Certes Philippe Adrien met en scène ce drame, celui
d'un homme en perdition, naviguant entre un passé déjà
révolu et un avenir déstabilisant, comme ces deux
femmes symboliques, dans la déliquescente Russie à
la veille de la Révolution, dans son "jus".
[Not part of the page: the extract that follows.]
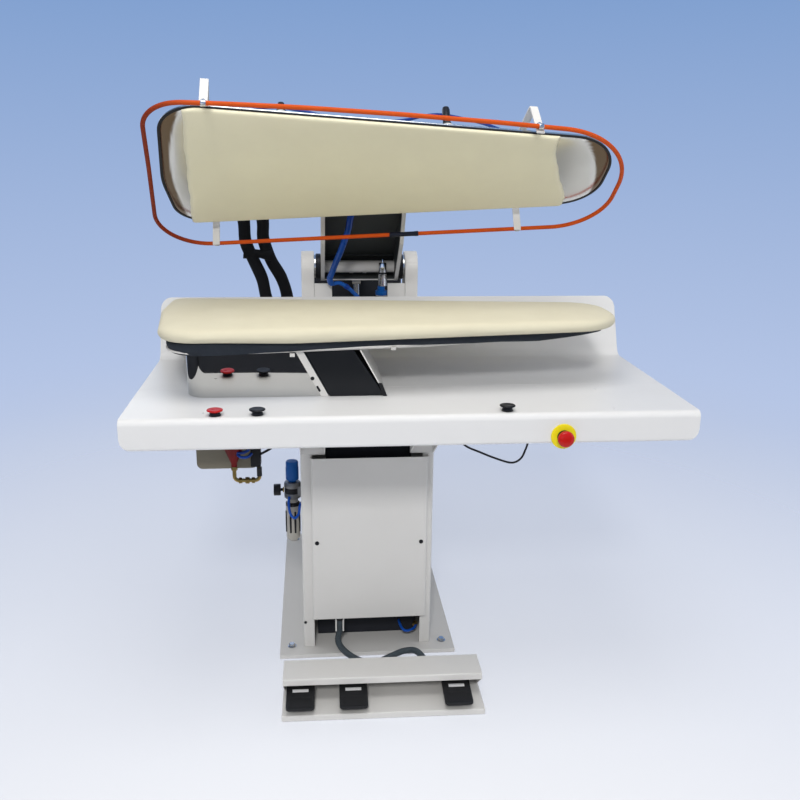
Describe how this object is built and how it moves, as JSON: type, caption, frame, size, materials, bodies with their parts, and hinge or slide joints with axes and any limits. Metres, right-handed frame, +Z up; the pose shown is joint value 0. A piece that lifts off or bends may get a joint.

En effet, le rideau aussi léger qu’un voile de
brume, celle de cette terre russe qui exhale l’ennui et
l’ineffable préscience d’une nouvelle ère
et d‘un nouvel ordre, à l’image de cette
étrange mécanique infernale, sculpture constructiviste
qui se profile déjà en arrière plan, découvre
un décor convenu de datcha russe, dans lequel, Ivanov,
ce jeune vieux propriétaire terrien traîne ses
guêtres, saisi du vide existentiel, de "l’impossibilité
de vivre".
Mais justement là réside, sans doute, la finesse
et la pertinence de sa mise en scène qui s'accommode
d'un naturalisme policé pour s’acheminer vers un
onirisme baroque et fantasmagorique, suivant la construction
même de la pièce. Comme l'indiquait Tchekhov :
"Je mène tout l’acte tranquillement et doucement,
mais à la fin, pan dans la gueule du spectateur !".
Ainsi, les actes s'entendent de scènes picturales époustouflantes
qui, des maitres flamands au grotesque viennois, préfigurent
les chutes et événements à venir.
Philippe Adrien a réuni une distribution homogène,
et de talent, ce qui ne gâte rien, pour porter un texte,
dû à la traduction de Vladimir
Ant, qui s'avère novateur, moderne, presque anachronique
parfois, étonnant souvent. Et comme il aime les personnages
de Tchekhov et respecte l'intention de l'auteur, qui n'en n'a
fait ni des scélérats ni des anges, il n'y a pas
ni rôles secondaires, ni caricatures, ni héros,
mais des hommes ballottés par l'existence.
Florence Janas, Allexandrine Serre, Lisa
Wurmser, Jana Bittnerova, Jean-Pol Dubois, Etienne Bierry, Olivier
Constant, Julien Villa, Thomas Derichebourg et Vladimir
Ant assurent leur partition avec beaucoup d'intelligence
et d'humanité autour du rôle titre, superbement
tenu par Scali Delpeyrat pour concourir
à un spectacle de grande qualité.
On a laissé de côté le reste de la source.